Semakin ke sini intensitas banjir rob terus meningkat. Warya menjelaskan, yang dulunya banjir hanya bertahan beberapa jam lalu surut kembali, kemudian kedatangannya bertambah jadi beberapa hari, dan kini dalam setiap bulannya hanya ada waktu 3 hari tanpa banjir.
"Kalau waktu dulu banjir pasang itu dalam satu bulan masih bisa dihitung, paling 3-1 minggu paling lamanya. Tapi mulai saat ini itu terus-terusan, dalam satu bulan bahkan yang nggak banjir paling 3 hari. Jadi kebalikannya, makin sering," jelas Warya.

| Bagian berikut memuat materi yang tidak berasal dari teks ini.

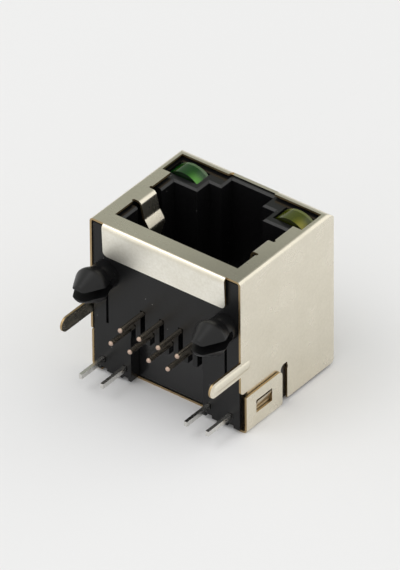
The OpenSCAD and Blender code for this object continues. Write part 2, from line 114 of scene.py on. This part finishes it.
# Soft noise with features of a size in millimetres: Value runs about -1 to 1
def makeMottleGroup():
    group, entry, leave = newGroup(
        "softMottle",
        [("Size", "NodeSocketFloat", 1.0), ("Detail", "NodeSocketFloat", 3.0)],
        [("Value", "NodeSocketFloat")],
    )
    place = addNode(group, "ShaderNodeTexCoord")
    noise = addNode(group, "ShaderNodeTexNoise")
    feed(group, noise.inputs["Vector"], place.outputs["Object"])
    feed(group, noise.inputs["Scale"], mathNode(group, "DIVIDE", 1 / mm, entry.outputs["Size"]))
    feed(group, noise.inputs["Detail"], entry.outputs["Detail"])
    feed(group, leave.inputs["Value"], around(group, -1.5, 3.0, noise.outputs[0]))
    return group


# Scattered specks: Mask is 1 on a speck
def makeSpeckGroup():
    group, entry, leave = newGroup(
        "dustSpecks",
        [
            ("Spacing", "NodeSocketFloat", 1.0),
            ("Radius", "NodeSocketFloat", 0.05),
            ("Share", "NodeSocketFloat", 0.3),
        ],
        [("Mask", "NodeSocketFloat")],
    )
    place = addNode(group, "ShaderNodeTexCoord")
    cells = addNode(group, "ShaderNodeTexVoronoi", feature="F1")
    feed(group, cells.inputs["Vector"], place.outputs["Object"])
    feed(group, cells.inputs["Scale"], mathNode(group, "DIVIDE", 1 / mm, entry.outputs["Spacing"]))
    reach = mathNode(group, "DIVIDE", entry.outputs["Radius"], entry.outputs["Spacing"])
    near = mathNode(group, "LESS_THAN", cells.outputs["Distance"], reach)
    split = addNode(group, "ShaderNodeSeparateColor")
    feed(group, split.inputs[0], cells.outputs["Color"])
    chosen = mathNode(group, "LESS_THAN", split.outputs[0], entry.outputs["Share"])
    feed(group, leave.inputs["Mask"], mathNode(group, "MULTIPLY", near, chosen))
    return group


softMottle = makeMottleGroup()
dustSpecks = makeSpeckGroup()


def useGroup(tree, group, **inputs):
    node = addNode(tree, "ShaderNodeGroup", node_tree=group)
    for key, value in inputs.items():
        node.inputs[key].default_value = value
    return node.outputs[0]


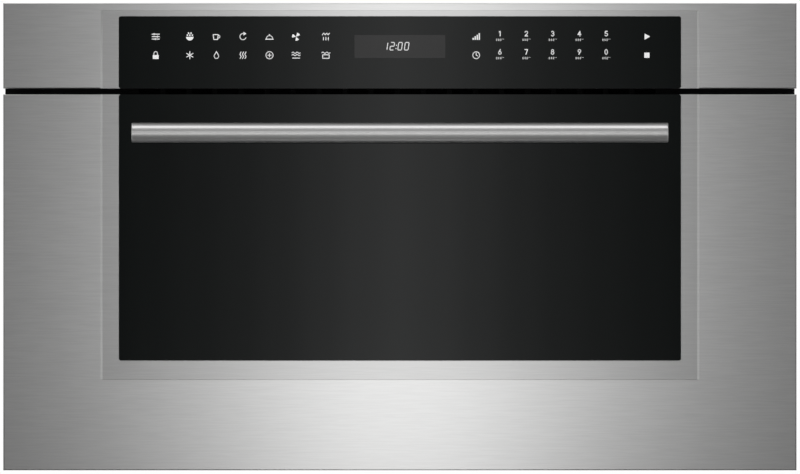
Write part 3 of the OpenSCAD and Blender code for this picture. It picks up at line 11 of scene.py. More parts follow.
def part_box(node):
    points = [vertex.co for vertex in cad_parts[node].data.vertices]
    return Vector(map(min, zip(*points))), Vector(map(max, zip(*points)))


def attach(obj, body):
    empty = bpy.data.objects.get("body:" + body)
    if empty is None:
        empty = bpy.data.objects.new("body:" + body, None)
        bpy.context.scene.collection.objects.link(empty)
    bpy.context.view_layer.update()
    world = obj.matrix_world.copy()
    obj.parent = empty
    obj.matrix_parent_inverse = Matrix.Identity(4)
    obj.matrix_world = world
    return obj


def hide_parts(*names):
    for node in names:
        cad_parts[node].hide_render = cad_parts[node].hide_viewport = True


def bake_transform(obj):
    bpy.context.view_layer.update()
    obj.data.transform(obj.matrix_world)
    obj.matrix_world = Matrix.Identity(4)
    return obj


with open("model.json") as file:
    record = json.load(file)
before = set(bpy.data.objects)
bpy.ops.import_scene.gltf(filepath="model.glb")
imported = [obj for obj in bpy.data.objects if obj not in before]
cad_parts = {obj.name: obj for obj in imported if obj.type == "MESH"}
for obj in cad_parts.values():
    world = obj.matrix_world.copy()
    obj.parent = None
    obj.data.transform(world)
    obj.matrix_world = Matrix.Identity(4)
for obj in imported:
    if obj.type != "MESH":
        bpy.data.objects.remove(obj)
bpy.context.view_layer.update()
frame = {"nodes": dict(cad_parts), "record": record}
NODES = frame["nodes"]

MM = 0.001
PIXEL = 0.9566 * MM        # size of one of the photograph's pixels at the front
IMAGE_W = 800
IMAGE_H = 474
LEFT_OF_CENTRE = 399.9     # the front's middle, in pixels
FRONT_LOW_PIXEL = 470.4    # the door's lower edge, in pixels

front_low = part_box("door_skin")[0].z
front_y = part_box("door_skin")[0].y
glass_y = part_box("control_glass")[0].y


def across(px):
    """X of a pixel column of the photograph, on the front."""
    return (px - LEFT_OF_CENTRE) * PIXEL


def up(py):
    """Z of a pixel row of the photograph, on the front."""
    return front_low + (FRONT_LOW_PIXEL - py) * PIXEL


def mesh_from(shape, name):
    data = bpy.data.meshes.new(name)
    shape.to_mesh(data)
    shape.free()
    return data


# Node materials


def opaque(color):
    """A colour as a socket takes it: three numbers get an alpha of 1, and a socket stays as it is."""
    return (*color, 1) if isinstance(color, tuple) else color


class Nodes:
    """Short ways to add nodes to a tree and to join them."""

    def __init__(self, tree):
        self.tree = tree

    def add(self, kind, inputs=None, **settings):
        node = self.tree.nodes.new(kind)
        for key, value in settings.items():
            setattr(node, key, value)
        for key, value in (inputs or {}).items():
            self.feed(value, node.inputs[key])
        return node

    def feed(self, value, socket):
        if isinstance(value, bpy.types.NodeSocket):
            self.tree.links.new(value, socket)
        else:
            socket.default_value = value

    def place(self):
        """The position in the object's own coordinates."""
        return self.add("ShaderNodeTexCoord").outputs["Object"]

    def axis(self, name):
        return self.add("ShaderNodeSeparateXYZ", {0: self.place()}).outputs[name]

    def math(self, operation, a, b=0.0):
        return self.add("ShaderNodeMath", {0: a, 1: b}, operation=operation).outputs[0]

    def ranged(self, value, low, high, to_low, to_high, **settings):
        return self.add("ShaderNodeMapRange", {"Value": value, "From Min": low, "From Max": high,
                        "To Min": to_low, "To Max": to_high}, **settings).outputs[0]


class Surface(Nodes):
    """A material with one Principled shader, whose nodes are added by the methods below."""

    def __init__(self, name, color, metallic=0.0, roughness=0.5, **more):
        self.material = bpy.data.materials.new(name)
        self.material.use_nodes = True
        super().__init__(self.material.node_tree)
        self.shader = self.tree.nodes["Principled BSDF"]
        self.shader.inputs["Base Color"].default_value = opaque(color)
        self.shader.inputs["Metallic"].default_value = metallic
        self.shader.inputs["Roughness"].default_value = roughness
        for key, value in more.items():
            self.shader.inputs[key.replace("_", " ").title().replace("Ior", "IOR")].default_value = value

    def noise(self, scale, stretch=(1, 1, 1), detail=3.0, rough=0.55):
        place = self.add("ShaderNodeMapping", {"Vector": self.place(), "Scale": stretch}).outputs[0]
        return self.add("ShaderNodeTexNoise", {"Vector": place, "Scale": scale,
                        "Detail": detail, "Roughness": rough}).outputs[0]

    def cells(self, scale, feature="F1", output="Distance"):
        inputs = {"Vector": self.place(), "Scale": scale}
        return self.add("ShaderNodeTexVoronoi", inputs, feature=feature).outputs[output]

    def blend(self, factor, first, second):
        """A mix of two colours, each of them a socket or three numbers."""
        first, second = (opaque(color) for color in (first, second))
        return self.add("ShaderNodeMix", {0: factor, 6: first, 7: second}, data_type="RGBA").outputs[2]

    def scaled(self, color, factor):
        inputs = {0: color, "Scale": factor}
        return self.add("ShaderNodeVectorMath", inputs, operation="SCALE").outputs[0]

    def color(self, value):
        self.feed(value, self.shader.inputs["Base Color"])

    def roughness(self, value):
        self.feed(value, self.shader.inputs["Roughness"])

    def bump(self, height, strength, distance):
        inputs = {"Height": height, "Strength": strength, "Distance": distance}
        self.feed(self.add("ShaderNodeBump", inputs).outputs[0], self.shader.inputs["Normal"])

    def lit(self, color, strength):
        """Light of its own, with the colour as a socket or three numbers."""
        self.feed(opaque(color), self.shader.inputs["Emission Color"])
        self.shader.inputs["Emission Strength"].default_value = strength

    def brushed_along(self, axis, amount):
        """Brushing lines that stay level round the given axis."""
        self.shader.inputs["Anisotropic"].default_value = amount
        self.shader.inputs["Anisotropic Rotation"].default_value = 0.25
        tangent = self.add("ShaderNodeTangent", direction_type="RADIAL", axis=axis)
        self.feed(tangent.outputs[0], self.shader.inputs["Tangent"])

    def whitened(self, amount):
        """Plain white over the surface, by an amount of 0 to 1."""
        white = self.add("ShaderNodeEmission", {"Strength": 1.0})
        mix = self.add("ShaderNodeMixShader", {0: amount, 1: self.shader.outputs[0], 2: white.outputs[0]})
        self.feed(mix.outputs[0], self.tree.nodes["Material Output"].inputs[0])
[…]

SCROLL TO CONTINUE WITH CONTENT
Kondisi banjir rob yang paling diwaspadai warga ialah pada fase awal bulan sama bulan purnama. Kata Warya, di sana lah puncak-puncak dari banjir tersebut.
Meski masyarakat dapat dikatakan telah terbiasa dengan kondisi ini, Warya bersama-sama warga lainnya berupaya untuk mengurangi aliran air banjir ini dengan memanfaatkan limbah kerang hijau secara swadaya.
"Untuk antisipasi banjir gede, secara swadaya kita uruk. Urugan itu untuk akses jalan orang dulu. Karena kalau banjirnya gede itu biasanya bisa sangat dalam, susah untuk lewatnya," jelasnya.
Istilah uruk yang dimaksud ialah dengan menumpuk limbah kerang tersebut menjadi bagian dari daratan. Dengan demikian, level permukaan tanah jadi meningkat.
"Usaha kita kan kebanyakan kerang hijau, nah itu kulitnya kita manfaatkan untuk urugan tanah. Alasan lainnya juga karena kalau beli puing (batu) di depan sana, ongkos angkut ke sininya itu yang jauh lebih mahal dari harga puingnya," Tati menambahkan.
Pengurukan atau peningkatan level tanah di beberapa titik ini akhirnya membuahkan hasil yang baik, di mana aliran banjir bisa sedikit berkurang. Namun langkah antisipasi tersebut tidak terlalu berpengaruh apabila banjir sedang tinggi-tingginya.
Tati sendiri, yang tinggal tepat di tepi laut, telah menguruk atau meninggikan lahan rumahnya hingga 1 meter dalam kurun waktu 2 tahun belakangan. Mau tidak mau, baik Tati maupun Warya mengharapkan langkah dari pemerintah sendiri.
"Sebagaimana kita memang seperti ini, mungkin ada program pemerintah untuk menanggulangi banjir dengan cara pemancangan itu, mungkin itu bisa menjadi solusi," ungkap Warya.
Salah satunya yaitu menyangkut pembangunan tanggul raksasa yang sempat diwacanakan pemerintah. Namun, hingga kini informasi mengenai rencana pembangunan tersebut belum terdengar kembali. Hal ini dibutuhkan seiring dengan intensitas dan tinggi banjir yang semakin meningkat.
"Warga yang mengeluhkan memang banyak. Tapi mau bagaimana lagi, sudah seperti ini kondisinya. Bisa dibilang sudah terbiasa juga hidup di laut. Yang bisa kita lakukan sekarang ya itu, beberapa tindakan swadaya saja seperti urug lahan," kata Warya.